Amazon has temporarily closed some sites, such as the Queens location, but has largely refrained from mass closures. The company told CNN that it is taking "extreme measures to ensure the safety of employees at our site[s]."

That includes regularly sanitizing door handles, elevator buttons, lockers and touch screens, Amazon said, as well as staggering shifts and spreading out chairs in break rooms.

The spread of the virus within Amazon's massive logistics operation may only add to the anxiety among workers who previously told CNN Business they felt Amazon should be doing more to protect the hundreds of thousands in its warehouse facilities across the US.
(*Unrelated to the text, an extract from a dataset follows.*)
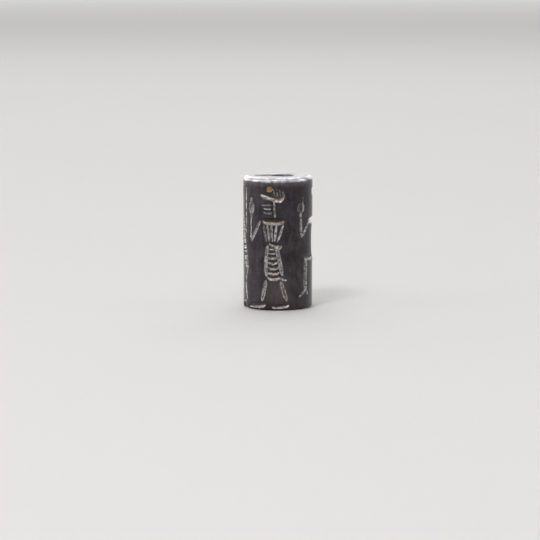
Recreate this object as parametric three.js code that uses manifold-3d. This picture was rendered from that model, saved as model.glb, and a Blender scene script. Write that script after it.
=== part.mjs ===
// A cylinder seal of polished haematite, standing on its lower end.
// Millimetres, +Z up, origin on the axis at the foot. The robed worshipper faces -Y.
// The stone is one piece: a slightly tapering drum, drilled right through for a cord, with a
// frieze of figures sunk into its wall, so that it rolls out as a raised strip on clay.
import * as THREE from 'three';
import { mergeVertices } from 'three/addons/utils/BufferGeometryUtils.js';
import Module from 'manifold-3d';

// Driving sizes of the stone
const sealHeight = 20.8;
const topDiameter = 10.95;
const footDiameter = 10.85;
const topRimWear = 0.6; // rounding of the outer rims, worn more at the top
const footRimWear = 0.35;
const boreMouthDiameter = 3.6;
const boreWaistDiameter = 3.0; // drilled from both ends, so it narrows to the middle
const boreDrift = 0.7; // how far off the axis, towards +X, the bore comes out at the top
const boreLipWear = 0.25;
const wallFacets = 48;
const boreFacets = 24;

// Driving sizes of the frieze
const groundMargin = 0.6; // from the foot up to the line that the figures stand on
const headMargin = 0.9; // from the highest horn up to the top end
const cutDepth = 0.42; // of a full wheel cut; the deeper and shallower ones are shares of it
const chipReach = 0.55; // how far the larger rim chips run down or across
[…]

The additional cases also threaten to disrupt shipments and delay deliveries even as millions of Americans are becoming more reliant on the service as they are told to leave their homes as little as possible. The company is already warning visitors to its website of longer delivery times, and encouraging customers to select no-rush shipping if their needs are not urgent.

A CNN Business review of Amazon's website Wednesday morning showed delivery dates in mid-April for Amazon's white-label toilet paper. Digital thermometers, the site said, could be delivered by early May.

Amazon is witnessing spikes in demand that are comparable to the surge surrounding peak holiday periods such as Black Friday, Jay Carney, Amazon's senior vice president of global corporate affairs, told CNN's Poppy Harlow in an interview last week. In response, the company is ramping up hiring.

"We're boosting employment by 100,000 in the way that we do for seasonal periods like the holiday, when we need extra workers," Carney said.

Before the dramatic rise in confirmed cases across the United States, Amazon represented a whopping 39% of the e-commerce industry, according to research firm eMarketer. Now that figure could rise even higher as Americans stop visiting brick-and-mortar stores.

That's put increasing strain on Amazon workers themselves, some of whom have accused the company of "recklessly endangering" employees by not granting them paid time off. Earlier this week, Chicago-area warehouse workers said they successfully petitioned for paid time off, in a policy update affecting part-time and seasonal Amazon workers nationwide, but are still fighting to have that leave count separately from sick leave

Workers previously told CNN Business that Amazon's social distancing policies are unrealistic in warehouses, where tight conditions in locker areas force employees to "walk sideways" to pass one another.

Rita Cummings, a worker at the Staten Island facility, told CNN Business she felt a lack of control about the situation, saying few are washing their hands and that "nobody is really coming around to ask people if they're OK, if they're feeling sick. I feel like they're not as proactive as they should be."

This month, Amazon said all employees placed in quarantine would receive two weeks' pay, and that Amazon contractors who tested positive for the virus could apply for up to two weeks' pay from a $25 million relief fund the company has established.

In an internal memo posted to Amazon's corporate blog dated Saturday, CEO Jeff Bezos said the company has placed orders for "millions of face masks" meant for employees and contractors.

"Masks remain in short supply globally and are at this point being directed by governments to the highest-need facilities like hospitals and clinics," he said. "When our turn for masks comes, our first priority will be getting them in the hands of our employees and partners working to get essential products to people."

For now that means Amazon warehouse workers and delivery people remain some of the most exposed, working on the front lines of the crisis in hopes of earning a paycheck and ensuring households can continue to get soap and paper towels delivered to their door.